In a triple-witching session characterized by choppy trading and astounding volume, the major indices ended firmly in the black Friday, though late-day sellers emerged to take the Dow Industrials off its record highs.

Investors showed no signs of losing their appetite for tech shares, even as bond yields remained at two-year highs. Market participants noted that the market's narrow and breathtaking run-up was extremely seasonal in nature.

Triple-witching, which sees the expiration of futures, options on indexes and options on individual stocks, was behind the mammoth volume Friday. Big Board volume this week breached the one billion mark for four straight sessions.

Players are selling everything else in the market to buy tech shares and ignoring the interest rate environment, said Barry Hyman, chief market strategist at Ehrenkrantz King Nassbaum.With the tech sector enjoying such extreme momentum, nobody wants to be the first to jump off the bandwagon, he added.

"Fund managers are under pressure to own the winners. It's a game of follow the leader," echoed Alan Skrainka, chief market analyst at Edward Jones.

The Dow Jones Industrial Average added 12.54 points, or 0.1 percent, to 11,257.43 after touching a record high of 11,383.74 in intra-day trading, blasting through its previous intra-day high of 11,365.93 set on Aug. 25.

The storied index was supported by gains in Intel, DuPont, Alcoa, International Paper and General Electric.

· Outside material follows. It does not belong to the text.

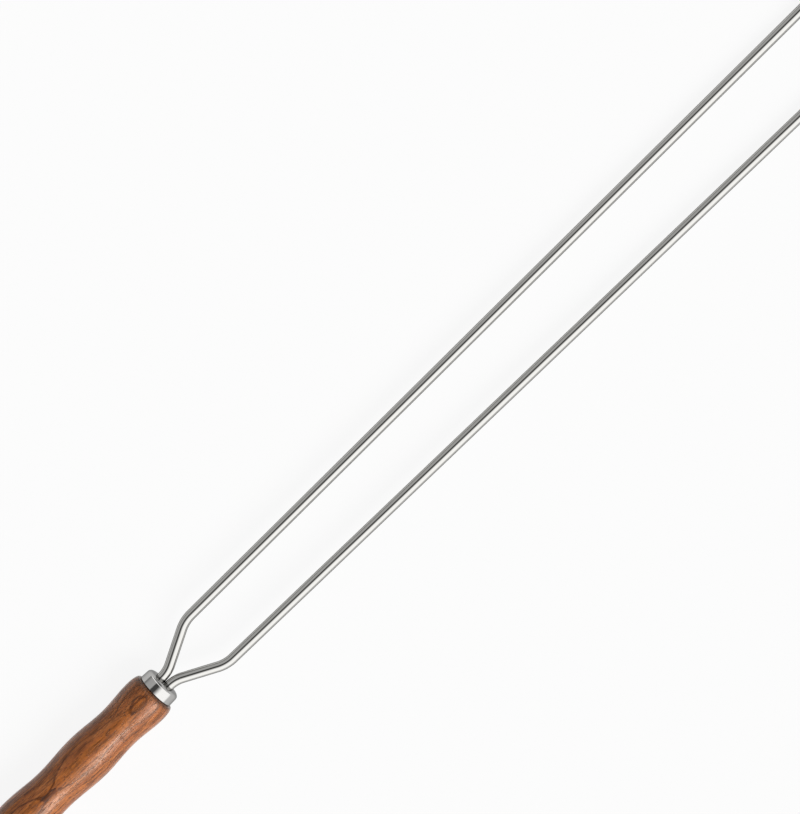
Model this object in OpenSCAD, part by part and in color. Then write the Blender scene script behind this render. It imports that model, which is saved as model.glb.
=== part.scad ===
// Double skewer for grilling: two round steel prongs leave a drawn ferrule side by side, crank apart
// and run on almost parallel, and a turned hardwood handle holds their tangs.
// The skewer lies along X with its tips at +X, the prongs lie in one level plane, and Z = 0 is the
// lowest line of the handle. Each prong is one rod, peened over a washer at the butt of the handle.

/* [Prongs] */
// Diameter of the rod that each prong is made from
rod_d = 6; // [5:0.1:7.5]
// Distance from the ferrule's front to the tips, measured along the skewer
prong_reach = 615; // [400:5:900]
// Distance between the two centre lines where the straight runs begin
prong_spread = 33.6; // [27:0.1:60]
// Angle of the cranked legs to the skewer's axis
crank_angle = 27; // [20:0.5:40]
// Radius of the bend next to the ferrule, on the rod's centre line
near_bend_r = 18; // [12:0.5:26]
// Radius of the bend where the straight run begins, on the rod's centre line
far_bend_r = 21.5; // [12:0.5:28]
// Distance from the ferrule's front to the first bend
bend_start = 0.5; // [0.2:0.1:6]
// Angle by which each straight run opens outwards
splay_angle = 0.5; // [0:0.1:3]
// Length of the ground point
point_l = 22; // [10:1:40]
// Diameter of the blunt nose at the end of the point
nose_d = 0.8; // [0.4:0.1:2]

/* [Tangs] */
// Space between the two rods where they lie side by side
tang_gap = 0.2; // [0.1:0.05:1]
// Width of the shoulder where each tang is turned down to its stem
stem_shoulder = 1; // [0.5:0.1:1.4]
// Length of wood that the stems pass through behind the shoulders
stem_wood_l = 24; // [12:1:40]
// How far each peened head reaches over the edge of its stem
head_lip = 0.8; // [0.4:0.05:0.9]
// Height of the peened heads
head_h = 1.2; // [0.6:0.1:2]

/* [Ferrule] */
// Outer diameter of the ferrule at its open rear edge
ferrule_d = 22.6; // [20:0.1:25]
// Length of the ferrule from its rear edge to its front
ferrule_l = 8; // [6:0.1:16]
// How much narrower the ferrule is at its front than at its rear edge
ferrule_taper = 0.4; // [0:0.1:1]
// Thickness of the ferrule's wall
ferrule_wall = 0.8; // [0.5:0.1:1.2]
// Outer radius of the corner between the side and the front
ferrule_corner_r = 2.4; // [1.5:0.1:3.5]
// Slope of the crowned front where it meets the corner
crown_angle = 6; // [1:0.5:12]

/* [Handle] */
// How far the wood stands out around the ferrule's rear edge
shoulder_step = 1; // [0.3:0.1:1.2]
// Length from the wood's front face to the crest of the shoulder
shoulder_l = 8.1; // [4:0.1:14]
// Diameter of the shoulder's crest
shoulder_d = 28.3; // [27.6:0.1:34]
// Length from the shoulder's crest to the front neck
front_neck_l = 20.6; // [12:0.1:30]
// Diameter of the front neck
front_neck_d = 25.6; // [22:0.1:27]
// Length from the front neck to the belly's crest
belly_l = 24; // [15:0.5:40]
// Diameter of the belly
belly_d = 28.4; // [27:0.1:34]
// Length from the belly's crest to the rear neck
rear_neck_l = 26.3; // [15:0.1:40]
// Diameter of the rear neck
rear_neck_d = 25.4; // [22:0.1:27]
// Length from the rear neck to the pommel's crest
pommel_l = 25; // [15:0.5:40]
// Diameter of the pommel
pommel_d = 28.4; // [27:0.1:34]
// Length from the pommel's crest to the butt
butt_l = 23; // [12:0.5:35]
// Width of the flat wooden rim around the washer in the butt
butt_rim = 1.3; // [0.6:0.1:2]

/* [Butt washer] */
// Thickness of the washer
washer_t = 1.2; // [0.8:0.1:2]
// Metal left in the washer outside the peened heads
washer_rim = 1.1; // [0.6:0.1:2]

/* [Clearances] */
// Clearance around each tang in the handle and in the ferrule's front
tang_fit = 0.1; // [0.05:0.05:0.4]
// Clearance around each stem in the handle and in the washer
stem_fit = 0.1; // [0.05:0.05:0.4]
// Clearance between the handle's spigot and the inside of the ferrule
spigot_fit = 0.1; // [0.05:0.05:0.4]
// Space between the spigot's end and the inside of the ferrule's front
spigot_end_gap = 0.3; // [0.1:0.1:1]
// Clearance around the washer in its recess
washer_fit = 0.2; // [0.1:0.05:0.5]
// Depth of the peened heads below the butt
head_setback = 0.2; // [0.1:0.1:1]

/* [Hidden] */
$fn = 96;

steel = [0.80, 0.80, 0.82];
drawn_steel = [0.72, 0.73, 0.75];
washer_steel = [0.66, 0.67, 0.68];
hardwood = [0.55, 0.33, 0.20];

// Number of bands in each swell of the handle and in each small rounding
swell_steps = 12;
corner_steps = 6;
dome_steps = 6;
nose_steps = 3;
// How far a cut runs past the face that it opens
cut_past = 1;
// The rod is thicker by a hair in its bends, and the straight runs end a little inside them
bend_swell = 0.02;
bend_lap = 0.2;

// Where the pieces lie along the skewer
handle_l = shoulder_l + front_neck_l + belly_l + rear_neck_l + pommel_l + butt_l;
overall_l = handle_l + ferrule_l + prong_reach;
butt_x = -overall_l / 2;
shoulder_x = butt_x + handle_l;
front_x = shoulder_x + ferrule_l;
axis_z = max(shoulder_d, belly_d, pommel_d) / 2;

// The tangs, from the peened heads to the ferrule
stem_d = rod_d - 2 * stem_shoulder;
head_d = stem_d + 2 * head_lip;
dome_r = (head_d * head_d / 4 + head_h * head_h) / (2 * head_h);
dome_angle = 2 * atan(2 * head_h / head_d);
tang_pitch = rod_d + tang_gap;
recess_l = head_setback + head_h + washer_t;
recess_x = butt_x + recess_l;
washer_x = recess_x - washer_t;
tang_x = recess_x + stem_wood_l;
stem_l = tang_x - washer_x;
tang_l = front_x + bend_start - tang_x;

// The crank: the leg makes up what the two bends leave of the way from the tangs to the spread
crank_rise = (prong_spread - tang_pitch) / 2;
near_rise = near_bend_r * (1 - cos(crank_angle));
far_rise = far_bend_r * (cos(splay_angle) - cos(crank_angle));
leg_l = (crank_rise - near_rise - far_rise) / sin(crank_angle);
near_run = near_bend_r * sin(crank_angle);
far_run = far_bend_r * (sin(crank_angle) - sin(splay_angle));
crank_run = bend_start + near_run + leg_l * cos(crank_angle) + far_run;
straight_l = (prong_reach - crank_run) / cos(splay_angle) - point_l;

// The ferrule's corner and crown
ferrule_rear_r = ferrule_d / 2;
ferrule_front_r = ferrule_rear_r - ferrule_taper / 2;
corner_centre_r = ferrule_front_r - ferrule_corner_r;
crown_edge_r = corner_centre_r + ferrule_corner_r * sin(crown_angle);
crown_r = crown_edge_r / sin(crown_angle);
corner_centre_x = -crown_r + (crown_r - ferrule_corner_r) * cos(crown_angle);

// The washer and the butt around it
washer_d = tang_pitch + head_d + 2 * washer_rim;
recess_d = washer_d + 2 * washer_fit;
butt_face_r = recess_d / 2 + butt_rim;

// The spigot, whose chamfer clears the ferrule's inner corner
spigot_r = ferrule_front_r - ferrule_wall - spigot_fit;
spigot_chamfer = ferrule_corner_r - ferrule_wall;
spigot_l = ferrule_l - ferrule_wall - crown_r * (1 - cos(crown_angle)) - spigot_end_gap;

function backwards(points) = [for (i = [len(points) - 1 : -1 : 0]) points[i]];

// Points [radius, distance along the axis] of the ferrule's wall, set in by a given depth,
// from the middle of the front to the rear edge. The front lies at 0 and the rear edge below it.
function ferrule_wall_line(inset) = concat(
    [for (i = [0 : corner_steps])
        let (a = crown_angle * i / corner_steps)
        [(crown_r - inset) * sin(a), -crown_r + (crown_r - inset) * cos(a)]],
    [for (i = [1 : corner_steps])
        let (a = crown_angle + (90 - crown_angle) * i / corner_steps)
        [corner_centre_r + (ferrule_corner_r - inset) * sin(a),
         corner_centre_x + (ferrule_corner_r - inset) * cos(a)]],
    [[ferrule_rear_r - inset, -ferrule_l]]
);

// Points of a smooth swell from one crest or neck to the next. The first point is left out.
function swell(x1, d1, x2, d2) = [
    for (i = [1 : swell_steps])
        let (t = i / swell_steps, blend = (1 - cos(180 * t)) / 2)
        [(d1 + (d2 - d1) * blend) / 2, x1 + (x2 - x1) * t]
];

// Points of a quarter ellipse that rounds a flat face over to a crest
function rounding(face_x, face_r, crest_x, crest_r) = [
    for (i = [0 : swell_steps])
        let (a = 90 * i / swell_steps)
        [face_r + (crest_r - face_r) * sin(a), face_x + (crest_x - face_x) * (1 - cos(a))]
];

// Lays a shape that was made upright along the skewer, with its foot at x
module along_skewer(x) {
    translate([x, 0, axis_z]) rotate([0, 90, 0]) children();
}

// Two round passages side by side, the prongs' distance apart
module twin_passage(x, d, l) {
    for (side = [-1, 1])
        translate([x, side * tang_pitch / 2, axis_z]) rotate([0, 90, 0]) cylinder(h = l, d = d);
}

// One oblong passage around both tangs
module tang_passage(x, l) {
    passage_d = rod_d + 2 * tang_fit;
    twin_passage(x, passage_d, l);
    translate([x, -tang_pitch / 2, axis_z - passage_d / 2]) cube([l, tang_pitch, passage_d]);
}

// Turns an outline of points [radius, distance] about the rod's own line.
// What follows it starts at the given distance along that line.
module turned_run(outline, l) {
    rotate([0, 90, 0]) rotate_extrude() polygon(outline);
    translate([l, 0, 0]) children();
}

// A bend of the rod in the level plane, to the left where the angle is positive.
// What follows it starts at its end.
module rod_bend(angle, bend_r) {
    centre_y = sign(angle) * bend_r;
    translate([0, centre_y, 0]) {
        rotate_extrude(angle = angle, start = -90 * sign(angle))
            translate([bend_r, 0]) circle(d = rod_d + bend_swell);
        rotate([0, 0, angle]) translate([0, -centre_y, 0]) children();
    }
}

// Outline of the rod behind the crank: domed head, stem and tang. The stem starts at 0.
function tang_outline() = concat(
    [for (i = [0 : dome_steps])
        let (a = dome_angle * i / dome_steps)
        [dome_r * sin(a), dome_r * (1 - cos(a)) - head_h]],
    [[stem_d / 2, 0], [stem_d / 2, stem_l], [rod_d / 2, stem_l]],
    [[rod_d / 2, stem_l + tang_l + bend_lap], [0, stem_l + tang_l + bend_lap]]
);

// Outline of the cranked leg between the two bends
function leg_outline() = [
    [0, -bend_lap],
    [rod_d / 2, -bend_lap],
    [rod_d / 2, leg_l + bend_lap],
    [0, leg_l + bend_lap]
];

// Outline of the straight run, ground to a long point with a rounded nose
function blade_outline() = concat(
    [[0, -bend_lap], [rod_d / 2, -bend_lap], [rod_d / 2, straight_l]],
    [for (i = [0 : nose_steps])
        let (a = 90 * i / nose_steps)
        [nose_d / 2 * cos(a), straight_l + point_l - nose_d / 2 * (1 - sin(a))]]
);

// The left prong as one rod: head, stem, tang, crank, straight run and point
module prong() {
    translate([washer_x, tang_pitch / 2, axis_z])
        turned_run(tang_outline(), stem_l + tang_l)
        rod_bend(crank_angle, near_bend_r)
        turned_run(leg_outline(), leg_l)
        rod_bend(splay_angle - crank_angle, far_bend_r)
        turned_run(blade_outline(), straight_l);
}

// Turned hardwood, with a spigot for the ferrule, a mortise for the tangs and a recess in the butt
module handle() {
    shoulder_crest_x = -shoulder_l;
    front_neck_x = shoulder_crest_x - front_neck_l;
    belly_x = front_neck_x - belly_l;
    rear_neck_x = belly_x - rear_neck_l;
    pommel_x = rear_neck_x - pommel_l;
    color(hardwood) difference() {
        along_skewer(shoulder_x) rotate_extrude() polygon(concat(
            [[0, spigot_l], [spigot_r - spigot_chamfer, spigot_l], [spigot_r, spigot_l - spigot_chamfer]],
            [[spigot_r, 0]],
            rounding(0, ferrule_rear_r + shoulder_step, shoulder_crest_x, shoulder_d / 2),
            swell(shoulder_crest_x, shoulder_d, front_neck_x, front_neck_d),
            swell(front_neck_x, front_neck_d, belly_x, belly_d),
            swell(belly_x, belly_d, rear_neck_x, rear_neck_d),
            swell(rear_neck_x, rear_neck_d, pommel_x, pommel_d),
            backwards(rounding(-handle_l, butt_face_r, pommel_x, pommel_d / 2)),
            [[0, -handle_l]]
        ));
        tang_passage(tang_x, tang_l + cut_past);
        twin_passage(recess_x - cut_past, stem_d + 2 * stem_fit, stem_wood_l + 2 * cut_past);
        along_skewer(butt_x - cut_past) cylinder(h = recess_l + cut_past, d = recess_d);
    }
}

// A cup drawn from sheet, with a crowned front that both tangs pass through
module ferrule() {
    color(drawn_steel) difference() {
        along_skewer(front_x) rotate_extrude()
            polygon(concat(ferrule_wall_line(0), backwards(ferrule_wall_line(ferrule_wall))));
        tang_passage(shoulder_x, ferrule_l + cut_past);
    }
}

module left_prong() {
    color(steel) prong();
}

module right_prong() {
    color(steel) mirror([0, 1, 0]) prong();
}

// The washer that the two stems are peened over
module butt_washer() {
    color(washer_steel) difference() {
        along_skewer(washer_x) cylinder(h = washer_t, d = washer_d);
        twin_passage(washer_x - cut_past, stem_d + 2 * stem_fit, washer_t + 2 * cut_past);
    }
}

handle();
ferrule();
left_prong();
right_prong();
butt_washer();
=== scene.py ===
import math

import bpy
from mathutils import Matrix, Vector, noise


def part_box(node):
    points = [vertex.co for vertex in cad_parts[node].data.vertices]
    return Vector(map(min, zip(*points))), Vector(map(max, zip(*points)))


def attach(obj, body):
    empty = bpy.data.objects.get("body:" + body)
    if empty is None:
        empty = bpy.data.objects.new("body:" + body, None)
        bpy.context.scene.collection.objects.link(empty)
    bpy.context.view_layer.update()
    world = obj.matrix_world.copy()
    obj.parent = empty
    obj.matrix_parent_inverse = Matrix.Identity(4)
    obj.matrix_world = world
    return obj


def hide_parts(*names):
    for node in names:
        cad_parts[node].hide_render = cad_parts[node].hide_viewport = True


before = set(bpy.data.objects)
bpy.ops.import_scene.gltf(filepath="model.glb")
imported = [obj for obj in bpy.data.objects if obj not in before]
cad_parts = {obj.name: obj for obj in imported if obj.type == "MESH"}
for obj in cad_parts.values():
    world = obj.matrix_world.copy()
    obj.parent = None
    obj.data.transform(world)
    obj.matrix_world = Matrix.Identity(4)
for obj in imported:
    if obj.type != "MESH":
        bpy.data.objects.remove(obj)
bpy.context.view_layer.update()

bl_info = {
    "name": "Double skewer",
    "version": (1, 0, 0),
    "blender": (4, 5, 0),
    "location": "View3D > Sidebar > Skewer",
    "description": "Builds a double grilling skewer with its steel, wood and studio around a CAD frame",
    "category": "Add Mesh",
}

MM = 0.001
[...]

Microsoft reached a new 52-week high of 117 1/8 and ended up 1 9/16 to 115 1/4. Home Depot also set a 52-week high of 98 5/8 and closed up 1 5/16 to 98, as did Alcoa, which rose to 80 7/8 and ended up 1 11/16 to 77 15/16.

Shares of General Electric rose 3 7/8 to 15 1/2 and hit a 52-week high of 154 3/4 after announcing a 3-for-1 stock split. It will be the company's third stock split in the past six years.

"Believe it or not, NYSE stocks remain quite oversold thanks to a wide disparity of declining versus advancing shares over the past 1-2 weeks," Belski noted.

The Nasdaq Composite climbed 38.00 points, or 1.0 percent, to 3,753.06 but ended about 43 points off its session highs. The Standard & Poor's 500 Index rose 0.2 percent while the Russell 2000 Index of small-capitalization stocks also gained 0.2 percent.

A total of 1.36 billion shares changed hands on the Big Board -- a record -- while 1.55 billion traded on the Nasdaq Stock Market. Market internals remained weak, despite the run-up in the major averages. Winners bested losers by 17 to 14 on the NYSE while advancers matched decliners on the Nasdaq. In addition, only 49 new highs were set on the NYSE, compared to a whopping 250 new lows. On the Nasdaq, 179 new 52-week highs were set compared to 102 lows.